SOURCE EXCERPT =>
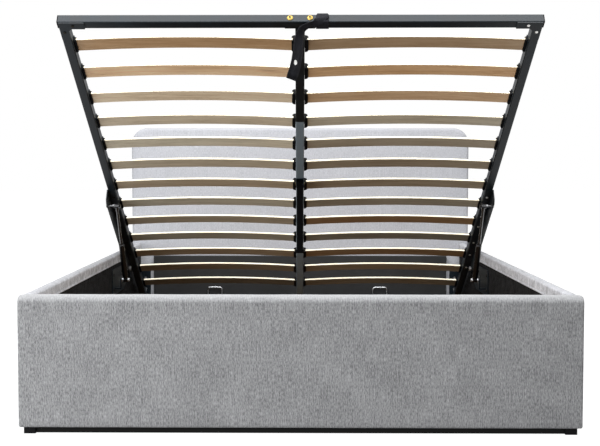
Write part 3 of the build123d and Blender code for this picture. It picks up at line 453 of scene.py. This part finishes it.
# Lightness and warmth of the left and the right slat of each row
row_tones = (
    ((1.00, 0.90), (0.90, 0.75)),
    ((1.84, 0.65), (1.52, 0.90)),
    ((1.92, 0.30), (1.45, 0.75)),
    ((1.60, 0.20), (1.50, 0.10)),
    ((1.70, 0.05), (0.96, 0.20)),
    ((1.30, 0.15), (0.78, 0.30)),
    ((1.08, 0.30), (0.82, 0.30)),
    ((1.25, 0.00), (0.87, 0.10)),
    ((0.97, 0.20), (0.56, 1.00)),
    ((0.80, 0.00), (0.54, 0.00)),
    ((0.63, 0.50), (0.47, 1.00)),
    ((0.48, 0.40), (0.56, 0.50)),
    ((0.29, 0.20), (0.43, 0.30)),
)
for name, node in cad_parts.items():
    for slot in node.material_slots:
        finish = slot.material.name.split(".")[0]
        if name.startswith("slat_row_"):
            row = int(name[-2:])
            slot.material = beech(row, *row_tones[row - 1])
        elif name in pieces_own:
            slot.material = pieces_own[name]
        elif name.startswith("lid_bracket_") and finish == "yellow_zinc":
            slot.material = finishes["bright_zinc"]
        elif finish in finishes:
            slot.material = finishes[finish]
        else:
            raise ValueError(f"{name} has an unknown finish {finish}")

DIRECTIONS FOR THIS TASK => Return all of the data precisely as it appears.

EXPECTED ANSWER =>
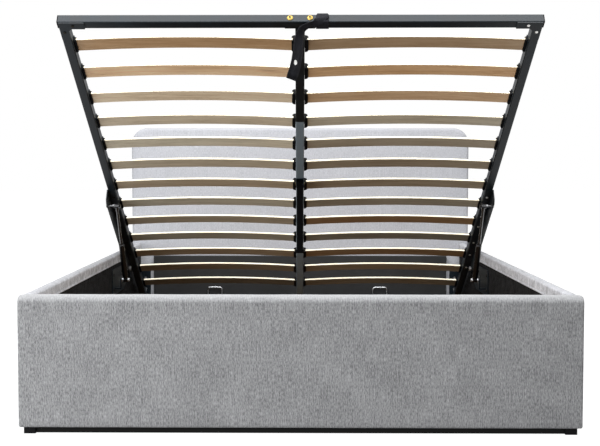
Write part 3 of the build123d and Blender code for this picture. It picks up at line 453 of scene.py. This part finishes it.
# Lightness and warmth of the left and the right slat of each row
row_tones = (
    ((1.00, 0.90), (0.90, 0.75)),
    ((1.84, 0.65), (1.52, 0.90)),
    ((1.92, 0.30), (1.45, 0.75)),
    ((1.60, 0.20), (1.50, 0.10)),
    ((1.70, 0.05), (0.96, 0.20)),
    ((1.30, 0.15), (0.78, 0.30)),
    ((1.08, 0.30), (0.82, 0.30)),
    ((1.25, 0.00), (0.87, 0.10)),
    ((0.97, 0.20), (0.56, 1.00)),
    ((0.80, 0.00), (0.54, 0.00)),
    ((0.63, 0.50), (0.47, 1.00)),
    ((0.48, 0.40), (0.56, 0.50)),
    ((0.29, 0.20), (0.43, 0.30)),
)
for name, node in cad_parts.items():
    for slot in node.material_slots:
        finish = slot.material.name.split(".")[0]
        if name.startswith("slat_row_"):
            row = int(name[-2:])
            slot.material = beech(row, *row_tones[row - 1])
        elif name in pieces_own:
            slot.material = pieces_own[name]
        elif name.startswith("lid_bracket_") and finish == "yellow_zinc":
            slot.material = finishes["bright_zinc"]
        elif finish in finishes:
            slot.material = finishes[finish]
        else:
            raise ValueError(f"{name} has an unknown finish {finish}")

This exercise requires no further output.